Öte yandan Yakuplu Köyünden Eşref Demir adlı çiftçi, altın çıkarırken kullanılan kimyasalların içme sularını, insan sağlığını, hayvan, ağaç, bitki, börtü böcek ne varsa tüm hayatı tehdit ettiğini, ÇED raporunda bu bölgede altın çıkarmanın çevreyi nasıl öldüreceğinin dikkate alınmadığını dilekçesine yazıp Erzincan İdare Mahkemesi’nde 2018 yılında dava açtı.

Erzincan İdare mahkemesi köylü Eşref Demir’in davasını reddetti. Çiftçi Eşref Demir Danıştay’a “temyize” gitti. Danıştay da çiftçiyi değil mahkemeyi haklı buldu. Çiftçi Eşref Demir, bu davaların dikkatsizce yürüdüğünü ve “kendisinin ve ailesinin hayatının ölüm tehlikesi altında olduğunu” belirtip “Bireysel Başvuru Hakkını” kullanarak Anayasa Mahkemesi’ne başvurdu. 

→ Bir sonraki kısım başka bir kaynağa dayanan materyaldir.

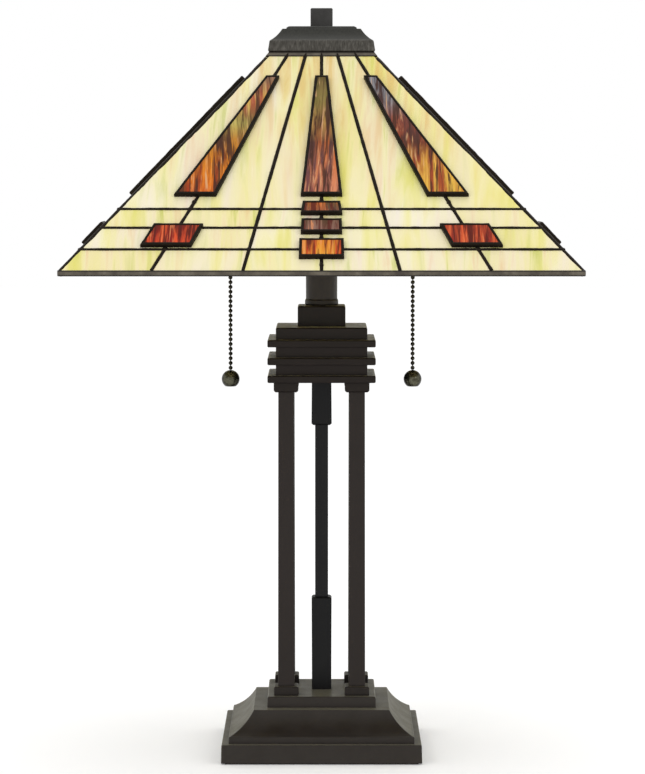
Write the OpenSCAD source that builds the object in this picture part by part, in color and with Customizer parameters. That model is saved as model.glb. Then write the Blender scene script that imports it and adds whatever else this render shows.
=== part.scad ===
// Mission-style table lamp. A square stepped base carries four posts round a
// centre tube, a stack of flanges, a pair of pull-chain sockets and a pyramid
// shade of leaded glass under a metal cap.
// Origin: middle of the underside. +Z is up and the front faces -Y. Millimetres.

/* [Base] */
// Side of the plinth where it stands
plinth_w = 163.8; // [158:0.1:168]
// Top of the plinth above the table
plinth_top = 16.1; // [15:0.1:17]
// Side of the lip round the foot of the cove
cove_lip_w = 151.4; // [146:0.1:154]
// Height of that lip
cove_lip_h = 5.7; // [4:0.1:7]
// Side of the cove at its top
cove_top_w = 111.2; // [108:0.1:114]
// Height of the cove block with its lip
cove_h = 24.4; // [23:0.1:26]
// Side of the pedestal plate that the posts stand on
pedestal_w = 89.6; // [88:0.1:92]
// Thickness of the pedestal plate
pedestal_h = 9; // [8:0.1:10]

/* [Column] */
// Distance between the centres of neighbouring posts
post_pitch = 58.3; // [57:0.1:60]
// Side of each square post at its foot
post_foot_w = 13.6; // [13:0.1:14.5]
// Side of each square post at its head
post_w = 12.8; // [12:0.1:13.5]
// Side of each foot and capital
post_block_w = 20.2; // [19:0.1:21]
// Height of a foot
foot_h = 7.4; // [7:0.1:8]
// Height of a capital
capital_h = 8.1; // [7.5:0.1:8.5]
// Height of the flanges' underside above the table
column_top = 308.4; // [304:0.1:312]
// Side of the square centre tube
centre_tube_w = 10.8; // [10:0.1:11.5]
// Length of the sleeve at the foot of the centre tube
lower_sleeve_h = 77.6; // [74:0.1:82]
// Length of the sleeve at the head of the centre tube
upper_sleeve_h = 37.7; // [35:0.1:41]

/* [Top block] */
// Side of the three flanges
flange_w = 88.6; // [87:0.1:90]
// Thickness of a flange
flange_h = 5.9; // [5.5:0.1:6.3]
// Distance from one flange to the next
flange_pitch = 14.6; // [14:0.1:15]
// Side of the blocks between the flanges
core_w = 75; // [74:0.1:76]
// Height of the core plate on the top flange
core_cap_h = 10; // [9:0.1:11]
// Side of the collar block
collar_w = 39.4; // [38:0.1:41]
// Height of the collar block
collar_h = 16.7; // [15:0.1:18]
// Diameter of the tube that rises into the shade
neck_d = 26; // [25:0.1:27]

/* [Shade] */
// Half the width of the glass at the rim
rim_half = 202.7; // [200:0.1:205]
// Height of the rim line above the table
rim_z = 405; // [403:0.1:407]
// Slope of the panels above the horizontal, in degrees
slope = 46.96; // [46.7:0.01:47.2]
// Length of the glass up the slope
glass_len = 234.3; // [233:0.1:235]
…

Anayasa Mahkemesi, çiftçi Eşref Demir’i haklı buldu. Davayı yeniden ve“özenle görebilmesi” için ilk mahkemeyi göreve çağırdı. Anayasa Mahkemesi bu kararı aldığında henüz siyanür içerikli çözelti 400 metre yüksekliğe çıkmamış, çatlayıp kaymamış ve 9 işçiyi toprağın altına canlı canlı almamıştı.

İnsanlık tarihine bir bakacak olursak 9,5 milyar insanın yaşadığı yer yüzünde oluşmuş olan dağ, yamaç, toprak, ağaçlar, su, hava, bu doğal hayat milyonlarca yılda oluşmuştu. Dikkat edilmesi gereken önemli konular vardı. Bu konuların başında insan yaşamı geliyordu

Yani İliç madeni “çok tehlikeli sınıf” kategorisindeydi. Tehlikeyi önceden sezecek robotik sistem ve radar sistemi getirilip takılmamıştı. 

Pekiyi, kapasite artışına niçin izin verilmişti? 

Daha çok ve daha hızlı altın çıkartmak için siyanür kullanımında makul kabul edilecek sınırlar neden aşılmıştı? 

Tüm bu maden sömürüsüne, ekmeğinden aşından olan çiftçilerin feryatlarına kulaklarını tıkayan AKP Genel Başkanı RTE; ölüm madeninin kapasite artışına izin veren, bir emirle imzası çakan dönemin Çevre Şehircilik Bakanı Murat Kurum’u, İstanbul Büyükşehir’e belediye başkanı adayı yapıyordu.

Öte yandan iktidarın yarattığı zehirli toprak Karasu Vadisi’ne kaydı. 9 insanımızı yeraltın altına aldı. 

Yer altından altın çıkartmaya gelenler, yer altına canlı canlı insan gömen kan emici yaratıklara dönüştü. Zehirli bulamaç kayarken çok uluslu altıncı şirketin yönetim kurulu başkanı ABD’deydi. 

İşçilerin ölü bedenleri toprak altındayken madene karşı 2021’de TMMOB’nin başvurusuyla açılan “kapasite artışı davası” önceki gün görüldü.  Mahkeme yargıcının 3 yıldır bakanlıktan belge beklediği ortaya çıktı. Ama vurguncular 19 bölgede halen altın çıkarıyorlar. RTE’den aşağıya doğru altıncılar yaptığıyla mı kalacaklar?